Medal of Honor: Warfighter in multiplayer si fa apprezzare sin dalle prime partite per una predilezione per il gioco in cooperativa e per un ritmo sostenuto negli scontri a fuoco. L’introduzione dei cosiddetti “Fireteam”, per esempio, mi è parsa azzeccata: si tratta di squadre composte da soli due elementi che combattono fianco a fianco all’interno di altri gruppi del proprio plotone. In coppia con un amico (o con la CPU) è richiesto un buon affiatamento per sopravvivere agli scontri a fuoco, ed è fondamentale sapere in ogni istante se il vostro partner necessita di cure o munizioni. Quando uno dei due viene ucciso, le possibilità per il respawn sono due: si può utilizzare l’opzione “ripiegare” oppure quella “compagno/comparsa”. Nel primo caso si ritorna al punto di partenza; nel secondo si viene spediti in prossimità del vostro partner co
n un’altissima probabilità di essere seccati un’altra volta. È importante combinare bene le classi del proprio “Fireteam” (è consigliabile dare un’occhiata alla topologia della mappa da affrontare) per avere una squadra affiatata ed equilibrata. All’inizio, l’unica classe disponibile è quella dell’Assaltatore.

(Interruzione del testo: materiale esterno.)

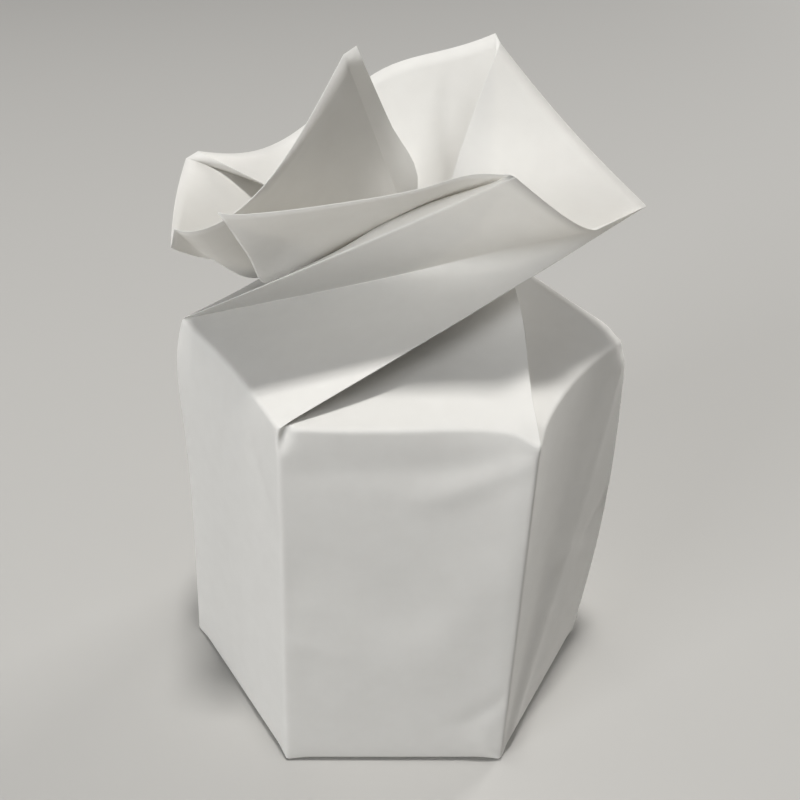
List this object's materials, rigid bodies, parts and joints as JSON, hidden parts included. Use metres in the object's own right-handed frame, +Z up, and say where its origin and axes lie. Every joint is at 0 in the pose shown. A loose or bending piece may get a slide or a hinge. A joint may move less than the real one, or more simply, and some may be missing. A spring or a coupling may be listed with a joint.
{
  "type": "paper food pail",
  "caption": "Hexagonal food pail folded from one plain white sheet, its top twisted shut and flaring out as a pointed collar.",
  "frame": {"origin": "middle of the floor's underside, on the pail's axis", "axes": "+Z up along the pail's axis, through the twisted neck; -Y towards the front wall; +X to the right seen from the front"},
  "size_m": [0.0885, 0.075, 0.1302],
  "materials": {
    "paper": "matt"
  },
  "bodies": {
    "root": {"folded_pail": "paper"}
  },
  "joints": []
}
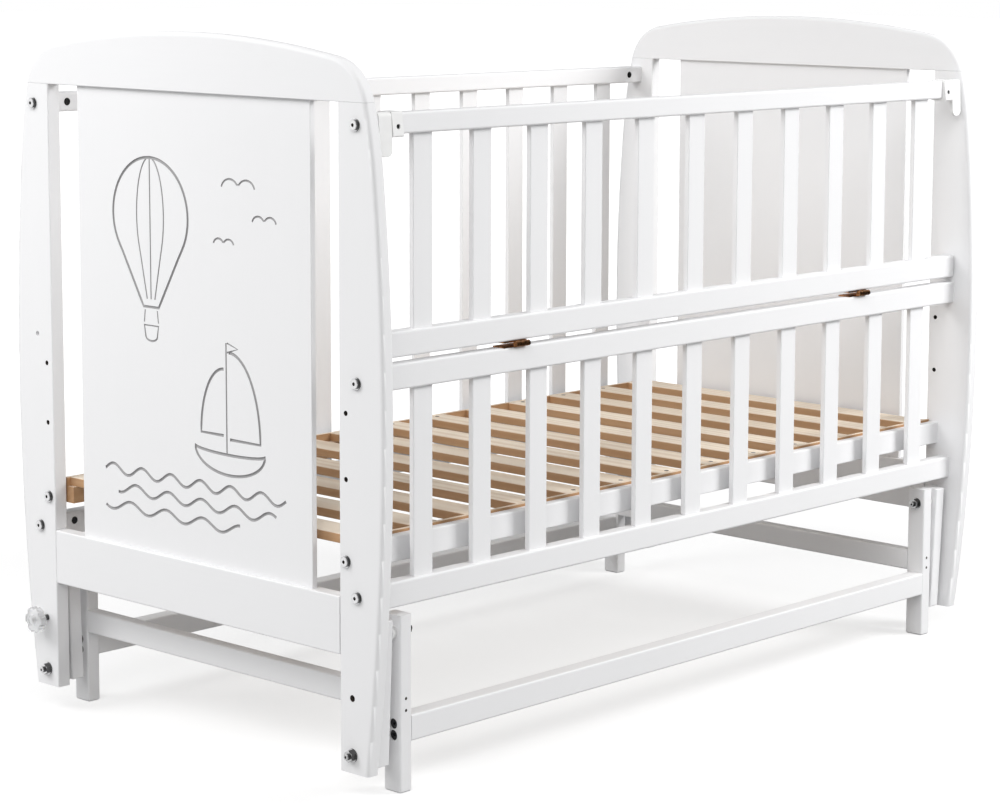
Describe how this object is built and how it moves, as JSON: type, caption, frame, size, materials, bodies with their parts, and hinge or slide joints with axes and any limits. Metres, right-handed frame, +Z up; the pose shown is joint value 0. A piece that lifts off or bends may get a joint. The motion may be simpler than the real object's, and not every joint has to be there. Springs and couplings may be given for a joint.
{
  "type": "swinging slatted cot",
  "caption": "White painted wooden baby cot, swinging on four links in a low standing frame, with solid arched ends, slatted sides, a fold-down half and a natural slatted bed base.",
  "frame": {"origin": "on the floor under the middle of the bounding box", "axes": "+X along the mattress, +Y from the fold-down side to the fixed side, +Z up"},
  "size_m": [1.298, 0.709, 0.9254],
  "materials": {
    "white_paint": "satin",
    "natural_wood": "matte",
    "zinc_steel": "satin",
    "brass": "satin",
    "white_plastic": "gloss",
    "clear_plastic": "gloss",
    "dark_steel": "satin"
  },
  "bodies": {
    "base": {"cross_rail_left": "white_paint", "cross_rail_right": "white_paint", "cross_rail_screws": "dark_steel", "leg_far_left": "white_paint", "leg_far_right": "white_paint", "leg_near_left": "white_paint", "leg_near_right": "white_paint", "stretcher_bolts": "dark_steel", "stretcher_far": "white_paint", "stretcher_near": "white_paint", "upper_pivot_bolts": "zinc_steel", "upper_pivot_bushes": "white_plastic", "upper_pivot_nuts": "zinc_steel"},
    "link_near_left": {"link_near_left": "white_paint"},
    "link_near_right": {"link_near_right": "white_paint"},
    "link_far_left": {"link_far_left": "white_paint"},
    "link_far_right": {"link_far_right": "white_paint"},
    "drop_side": {"drop_lower_rail": "white_paint", "drop_slats": "white_paint", "drop_top_rail": "white_paint", "hinge_moving_leaves": "brass", "latch_blocks": "white_plastic", "latch_pins": "zinc_steel", "latch_screws": "dark_steel"},
    "latch_lever_left": {"latch_lever_left": "white_plastic"},
    "lock_knob_left": {"lock_knob_left": "clear_plastic", "lock_stud_left": "zinc_steel"},
    "latch_lever_right": {"latch_lever_right": "white_plastic"},
    "lock_knob_right": {"lock_knob_right": "clear_plastic", "lock_stud_right": "zinc_steel"},
    "cot": {"barrel_nuts": "zinc_steel", "bed_batten_far": "natural_wood", "bed_batten_near": "natural_wood", "bed_rail_far": "white_paint", "bed_rail_near": "white_paint", "bed_slats": "natural_wood", "end_board_left": "white_paint", "end_board_right": "white_paint", "end_cap_left": "white_paint", "end_cap_right": "white_paint", "end_dowels": "natural_wood", "end_panel_left": "white_paint", "end_panel_right": "white_paint", "far_bottom_rail": "white_paint", "far_slats": "white_paint", "far_top_rail": "white_paint", "frame_bolts": "zinc_steel", "frame_washers": "zinc_steel", "hinge_fixed_halves": "brass", "latch_catches": "zinc_steel", "lower_pivot_bolts": "zinc_steel", "lower_pivot_bushes": "white_plastic", "lower_pivot_nuts": "zinc_steel", "near_bottom_rail": "white_paint", "near_lower_slats": "white_paint", "near_mid_rail": "white_paint", "post_far_left": "white_paint", "post_far_right": "white_paint", "post_near_left": "white_paint", "post_near_right": "white_paint"}
  },
  "joints": [
    {"name": "swing_near_left", "type": "hinge", "parent": "base", "child": "link_near_left", "pos_m": [-0.583, -0.3055, 0.202], "axis": [1, 0, 0], "range_deg": [-10, 10]},
    {"name": "swing_near_right", "type": "hinge", "parent": "base", "child": "link_near_right", "pos_m": [0.583, -0.3055, 0.202], "axis": [1, 0, 0], "range_deg": [-10, 10]},
    {"name": "swing_far_left", "type": "hinge", "parent": "base", "child": "link_far_left", "pos_m": [-0.583, 0.3055, 0.202], "axis": [1, 0, 0], "range_deg": [-10, 10]},
    {"name": "swing_far_right", "type": "hinge", "parent": "base", "child": "link_far_right", "pos_m": [0.583, 0.3055, 0.202], "axis": [1, 0, 0], "range_deg": [-10, 10]},
    {"name": "cot_level", "type": "hinge", "parent": "link_near_left", "child": "cot", "pos_m": [-0.583, -0.2995, 0.058], "axis": [1, 0, 0], "range_deg": [-10.5, 10.5]},
    {"name": "side_fold", "type": "hinge", "parent": "cot", "child": "drop_side", "pos_m": [0, -0.3256, 0.53875], "axis": [1, 0, 0], "range_deg": [0, 175]},
    {"name": "latch_left", "type": "hinge", "parent": "drop_side", "child": "latch_lever_left", "pos_m": [-0.58975, -0.3195, 0.832], "axis": [-1, 0, 0], "range_deg": [0, 35], "stiffness_Nm_per_rad": 0.02},
    {"name": "knob_left", "type": "slide", "parent": "cot", "child": "lock_knob_left", "axis": [-1, 0, 0], "range_m": [0, 0.025]},
    {"name": "latch_right", "type": "hinge", "parent": "drop_side", "child": "latch_lever_right", "pos_m": [0.58975, -0.3195, 0.832], "axis": [-1, 0, 0], "range_deg": [0, 35], "stiffness_Nm_per_rad": 0.02},
    {"name": "knob_right", "type": "slide", "parent": "cot", "child": "lock_knob_right", "axis": [1, 0, 0], "range_m": [0, 0.025]}
  ],
  "couplings": [
    {"joint": "swing_near_right", "follows": "swing_near_left", "ratio": 1},
    {"joint": "swing_far_left", "follows": "swing_near_left", "ratio": 1},
    {"joint": "swing_far_right", "follows": "swing_near_left", "ratio": 1},
    {"joint": "cot_level", "follows": "swing_near_left", "ratio": -1.02}
  ]
}
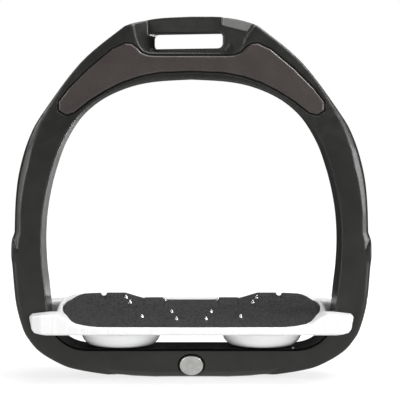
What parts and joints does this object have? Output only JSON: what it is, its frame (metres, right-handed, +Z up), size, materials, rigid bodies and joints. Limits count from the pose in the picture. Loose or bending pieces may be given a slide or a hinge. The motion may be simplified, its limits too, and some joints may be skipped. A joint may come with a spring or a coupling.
{
  "type": "stirrup iron",
  "caption": "Moulded riding stirrup: an arch with a turned strap slot, and a studded footbed that sinks and rocks on rubber springs.",
  "frame": {"origin": "centre of the flat base under the bottom bar, on the surface that it stands on", "axes": "+X across the foot opening, -Y towards the toe side (the face with the badge), +Z up to the strap bar"},
  "size_m": [0.1466, 0.06, 0.148],
  "materials": {
    "frame_moulding": "satin charcoal moulded composite",
    "inlay": "satin warm dark grey inlay",
    "badge_metal": "satin silver disc with a dark ring",
    "footbed_moulding": "smooth white moulded nylon",
    "grip_rubber": "matt slate grip compound",
    "spring_rubber": "glossy white elastomer",
    "fastener_steel": "zinc-plated steel",
    "stud_steel": "turned stainless steel"
  },
  "bodies": {
    "arch": {"frame": "frame_moulding", "crest_panel_front": "inlay", "crest_panel_rear": "inlay", "badge": "badge_metal"},
    "springs": {"elastomer_left": "spring_rubber", "elastomer_right": "spring_rubber"},
    "footrest": {"footbed": "footbed_moulding", "grip_pad": "grip_rubber", "clamp_screw_left": "fastener_steel", "clamp_screw_right": "fastener_steel", "washer_left": "fastener_steel", "washer_right": "fastener_steel", "captive_nut_left": "fastener_steel", "captive_nut_right": "fastener_steel", "stud_left_1": "stud_steel", "stud_left_2": "stud_steel", "stud_left_3": "stud_steel", "stud_left_4": "stud_steel", "stud_left_5": "stud_steel", "stud_left_6": "stud_steel", "stud_right_1": "stud_steel", "stud_right_2": "stud_steel", "stud_right_3": "stud_steel", "stud_right_4": "stud_steel", "stud_right_5": "stud_steel", "stud_right_6": "stud_steel"}
  },
  "joints": [
    {"name": "footbed_travel", "type": "slide", "parent": "arch", "child": "springs", "axis": [0, 0, 1], "range_m": [-0.0025, 0], "stiffness_N_per_m": 150000, "deforming": ["elastomer_left", "elastomer_right"]},
    {"name": "footbed_pitch", "type": "hinge", "parent": "springs", "child": "footrest", "pos_m": [0, 0, 0.0162], "axis": [1, 0, 0], "range_deg": [-3, 3], "stiffness_Nm_per_rad": 10}
  ]
}
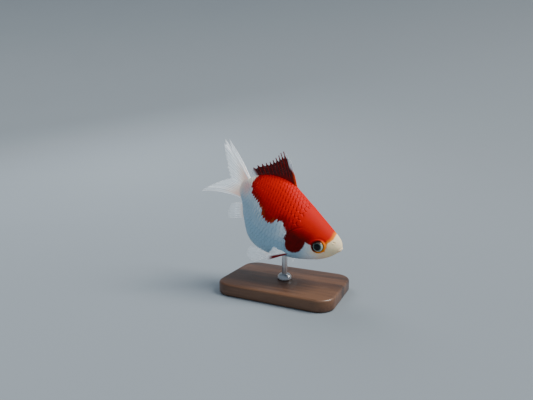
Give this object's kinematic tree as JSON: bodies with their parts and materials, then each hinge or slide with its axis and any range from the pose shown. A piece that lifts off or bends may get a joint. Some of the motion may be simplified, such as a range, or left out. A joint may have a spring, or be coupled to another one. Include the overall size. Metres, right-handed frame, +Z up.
{
  "type": "goldfish display model",
  "caption": "Life-size still model of a short, deep-bodied red and white goldfish with a double tail, swimming nose down on a plain stand.",
  "frame": {"origin": "centre of the stand base's flat underside", "axes": "+Z up; the fish's middle plane is the XZ plane, its head towards +X and nose down, its left side towards +Y"},
  "size_m": [0.0752, 0.04, 0.0762],
  "materials": {
    "red_skin": "satin",
    "white_skin": "satin",
    "red_fin": "satin",
    "clear_fin": "satin",
    "eye": "gloss",
    "stand_base": "satin",
    "stand_metal": "satin"
  },
  "bodies": {
    "root": {"head": "red_skin", "lower_jaw": "white_skin", "gill_cover_left": "red_skin", "gill_cover_right": "red_skin", "trunk": "red_skin", "tail_base": "white_skin", "eye_left": "eye", "eye_right": "eye", "dorsal_fin": "red_fin", "pectoral_fin_left": "clear_fin", "pectoral_fin_right": "clear_fin", "pelvic_fin_left": "clear_fin", "pelvic_fin_right": "clear_fin", "anal_fin_left": "clear_fin", "anal_fin_right": "clear_fin", "tail_fin_left_upper": "clear_fin", "tail_fin_left_lower": "clear_fin", "tail_fin_right_upper": "clear_fin", "tail_fin_right_lower": "clear_fin", "stand_base": "stand_base", "stand_collar": "stand_metal", "stand_rod": "stand_metal"}
  },
  "joints": []
}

Le mappe sono otto e presentano un level design discreto con spazi aperti che si alternano a giganteschi ambienti chiusi: tra le più apprezzate vi segnalo lo stadio di Sarajevo, le dune di Hara e la fortezza somala. Le modalità di gioco sono costruite attorno ai già esposti Fireteam e offrono qualche spunto interessante tra i classici Deathmatch a squadre, Controllo settori e Casa base. Punti Caldi e Missione di Combattimento puntano tutto sulla cooperazione e sorprendono per tatticismo e per ritmo di gioco.
E IL FROSTBITE?
Trattandosi di un gioco che monta il motore Frostbite 2.0 di DICE mi aspettavo molto di più. Le texture sono poca roba (è necessario installare su console un pacchetto aggiuntivo), mentre la qualità dei modelli poligonali e le animazioni dei soldati sono un po’ troppo altalenanti. I filmati di intermezzo, invece, sono spettacolari, mentre il fattore “distruttibilità” dello scenario è lontano anni luce da quanto visto in Battlefield 3. E non mancano all’appello compenetrazioni poligonali, nemici che appaiono e scompaiono magicamente, soldati che corrono sul posto e altri simpatici bug non porprio da titolo tripla A. Per quanto riguarda il comparto audio il doppiaggio in italiano non è affatto male, la colonna sonora made in Linkin Park è gradevole, mentre gli effetti sonori sono decorosi, ma nulla di paragonabile ai traccianti che sibilano in Battlefield 3.